Conlang: Re: OT: Google Fight! (Dirk Elzinga, Sep 10 '05, 13:45)

Re: OT: Google Fight!

From:	Dirk Elzinga <dirk.elzinga@...>
Date:	Saturday, September 10, 2005, 13:45

From:

Dirk Elzinga <dirk.elzinga@...>

Date:

Saturday, September 10, 2005, 13:45

Hey. Yes, doing this sort of thing with Google Fight is cute, but I've been able to use the idea for serious research. I recently completed an article on English adjective comparison which investigates the choice between synthetic comparatives ('sillier') and analytical comparative constructions ('more silly'). The usual rules do a fairly good job, but there is variability that isn't/can't be explained in the accounts I've seen. So I applied an explicit and computationally implemented theory of analogy to the problem. But first, I needed to find the approximate ratios of synthetic/analytical comparatives in use. So I collected a list of almost 500 adjectives which were involved in a comparative construction of some kind. I then made two lists: one containing items of the form 'ADJ-er', the other containing items of the form 'more ADJ', and submitted them to Google for head-to-head comparisons. I then used the results to assign outcomes to each adjective. So for example, the analytical comparative construction 'more quiet' received 114,000 hits, while the comparative adjective 'quieter' received 31,400 hits. So the analytical outcome was assigned the adjective 'quiet'. I then used these outcomes in a software simulation and found that the computationally implemented analogical mechanism agreed with the Google results 92.1% of the time, which is better (slightly) than rule-based accounts. What is interesting though, is that the analogy algorithm also assigns probabilities to the outcomes which mirror actual probabilities seen in the Google searches (recall that while 'more quiet' was more common, 'quieter' did also receive a sizeable number of hits, so the choice of comparative constructions is inherently probabilistic). The article is forthcoming in the journal Lingua (probably early next year), so you'll all be able to see exactly what I found and why I think it's significant. Dirk On 9/10/05, David J. Peterson <dedalvs@...> wrote:

> Okay, so this is really stupid, but entertaining, nonetheless. > There's a website out there called Google Fight (googlefight.com), > and all it does is take two words or strings and sees which > one gets more hits on Google. So there are lots of fights you'd > expect (tastes great vs. less filling; republicans vs. democrats; > Coke vs.
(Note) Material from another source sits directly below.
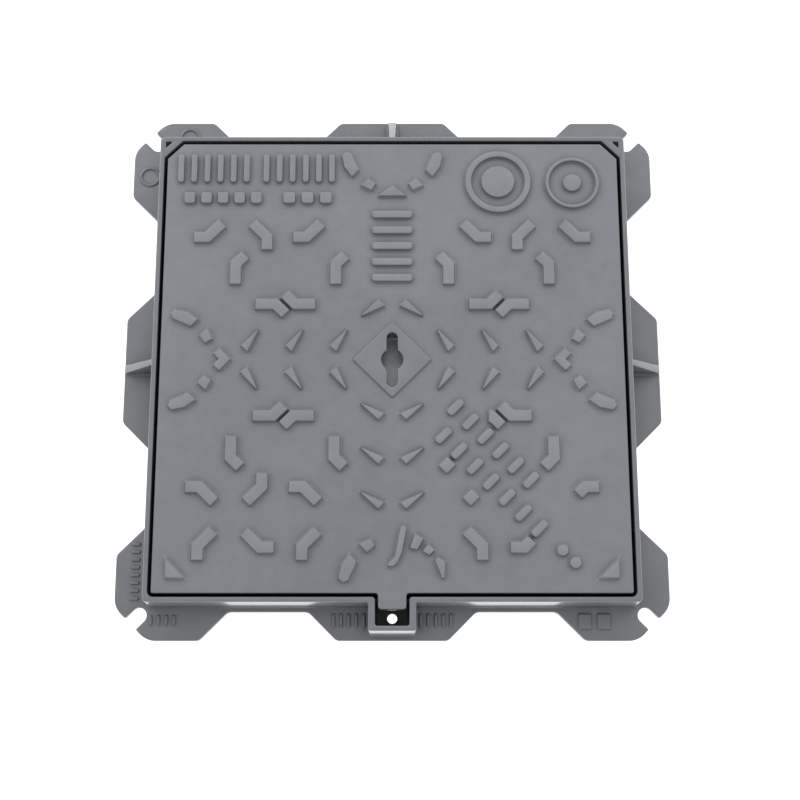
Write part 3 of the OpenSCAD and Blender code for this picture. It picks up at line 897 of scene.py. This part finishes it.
def make_cup():
    """A drawn cup turned about the vertical: its outside from the brim to the floor's rounded
    corner and the raised middle of the floor, and its inside from there up to the brim."""
    r, z0, z1 = CUP_R, CUP_Z0, CUP_Z1
    nose, pip, raise_by, bend = 0.3, 0.4, 0.6, 3.0
    inner, floor_z, inner_bend = r - CUP_T, z0 + CUP_T, 2.0
    q = np.linspace(0, math.pi / 2, 6)
    outside = [(r - nose, z1), (r, z1 - nose), (r, z0 + bend)]
    outside += [(r - bend * (1 - math.cos(a)), z0 + bend * (1 - math.sin(a))) for a in q[1:]]
    outside += [(20, z0), (18.5, z0 + raise_by), (pip, z0 + raise_by)]
    back = [(pip, floor_z), (18, floor_z), (20, floor_z), (inner - inner_bend, floor_z)]
    back += [(inner - inner_bend * (1 - math.sin(a)), floor_z + inner_bend * (1 - math.cos(a)))
             for a in q[1:]]
    back += [(inner, z1 - nose), (inner + nose, z1)]
    s = Surface()
    for profile in (outside[::-1], back[::-1], [(r - nose, z1), (inner + nose, z1)]):
        s.strips([(circle(0, 0, a, 72), z) for a, z in profile])
    s.cap(circle(0, 0, pip, 72), z0 + raise_by, up=False)
    s.cap(circle(0, 0, pip, 72), floor_z)
    cup = piece("key_cup_pressing", "lid_body", CUP_STEEL, s)
    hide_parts("key_cup")


make_lid()
make_frame()
make_seal()
make_cup()


# ---- the studio -----------------------------------------------------------------------

LENS, SENSOR, SHIFT_X = 63.603, 36.0, 0.00975
EYE = (0.0, -0.3417, 1.2838)               # metres
LOOK_DOWN = 76.22                          # degrees below the horizon
FLOOR_HALF, FLOOR_DROP = 60.0, 0.0004      # metres
SKY = ((0.0, 1.15), (0.03, 1.1), (0.12, 0.92), (0.6, 0.82), (0.9, 0.8))
SOFTBOX = 2.6                              # metres


def make_camera():
    """The camera above the front edge, looking down and to the rear."""
    scene = bpy.context.scene
    lens = bpy.data.cameras.new("camera")
    lens.lens, lens.sensor_width, lens.shift_x = LENS, SENSOR, SHIFT_X
    lens.clip_end = 50
    camera = bpy.data.objects.new("camera", lens)
    camera.location = EYE
    camera.rotation_euler = (math.radians(90 - LOOK_DOWN), 0, 0)
    scene.collection.objects.link(camera)
    scene.camera = camera


def make_floor():
    """A plain pale floor that glows, so that it stays white round the cover."""
    f = Finish("pale floor")
    pale = f.shade(colour=(0.36, 0.36, 0.365, 1), rough=0.9, glow=(1, 1, 1, 1), glow_level=1.2)
    h = FLOOR_HALF
    mesh = bpy.data.meshes.new("floor")
    mesh.from_pydata([(-h, -h, 0), (h, -h, 0), (h, h, 0), (-h, h, 0)], [], [(0, 1, 2, 3)])
    floor = bpy.data.objects.new("floor", mesh)
    floor.data.materials.append(pale)
    floor.location.z = -FLOOR_DROP
    bpy.context.scene.collection.objects.link(floor)


def make_sky():
    """Soft light from all round: brightest at the horizon, and dimmer towards the front, except
    in a narrow band along the horizon."""
    world = bpy.data.worlds.new("studio light")
    bpy.context.scene.world = world
    world.use_nodes = True
    sky = Nodes(world.node_tree)
    direction = sky.node("ShaderNodeTexCoord")[0]
    _, y, z = sky.node("ShaderNodeSeparateXYZ", {}, [direction])
    front = sky.map_range(y, -0.7, 0.5, 0.6, 1.12)
    background = sky.tree.nodes["Background"]
    sky.feed(background.inputs["Color"], sky.ramp(z, SKY))
    sky.feed(background.inputs["Strength"], sky.map_range(z, 0.03, 0.15, 1.0, front))


def make_softboxes():
    """Two soft boxes behind the cover, aimed at its middle."""
    for side, x, power in (("left", -3.1, 44), ("right", 3.1, 34)):
        lamp = bpy.data.lights.new(f"softbox rear {side}", "AREA")
        lamp.size, lamp.energy = SOFTBOX, power
        obj = bpy.data.objects.new(f"softbox rear {side}", lamp)
        obj.location = (x, 3.6, 3.2)
        obj.rotation_euler = (-Vector(obj.location)).to_track_quat("-Z", "Y").to_euler()
        bpy.context.scene.collection.objects.link(obj)


make_camera()
make_floor()
make_sky()
make_softboxes()
bpy.context.scene.view_settings.view_transform = "Standard"
bpy.context.scene.view_settings.look = "None"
Pepsi, etc.) and also some odd ones (10.15 vs. 10.17). > So I decided to pit conlangs and auxlangs against each other, > for funsies. The results: > > conlang: 1,210,000 results > auxlang: 67,000 > > That's a huge margin. Anyway, some others: > > artlang: 122,000 > engelang: 523 > lostlang: 120 > model language: 122,000 > planned language: 16,600 > artificial language: 386 > created language: 18,800 > constructed language: 71,700 > conlanger: 11,600 > > Also, of my languages, apparently Kamakawi gets the most > mentions--almost twice as many as the runner up. Epiq gets > 52,300, but I think that's probably for some other reason. > Sathir gets a bunch of hits because of Everquest, apparently. > > Anyway, this barely warrants a message. I do think Google Fight > is cute, though. > > -David > ******************************************************************* > "A male love inevivi i'ala'i oku i ue pokulu'ume o heki a." > "No eternal reward will forgive us now for wasting the dawn." > > -Jim Morrison > > http://dedalvs.free.fr/ >

-- Gmail Warning: Watch the reply-to!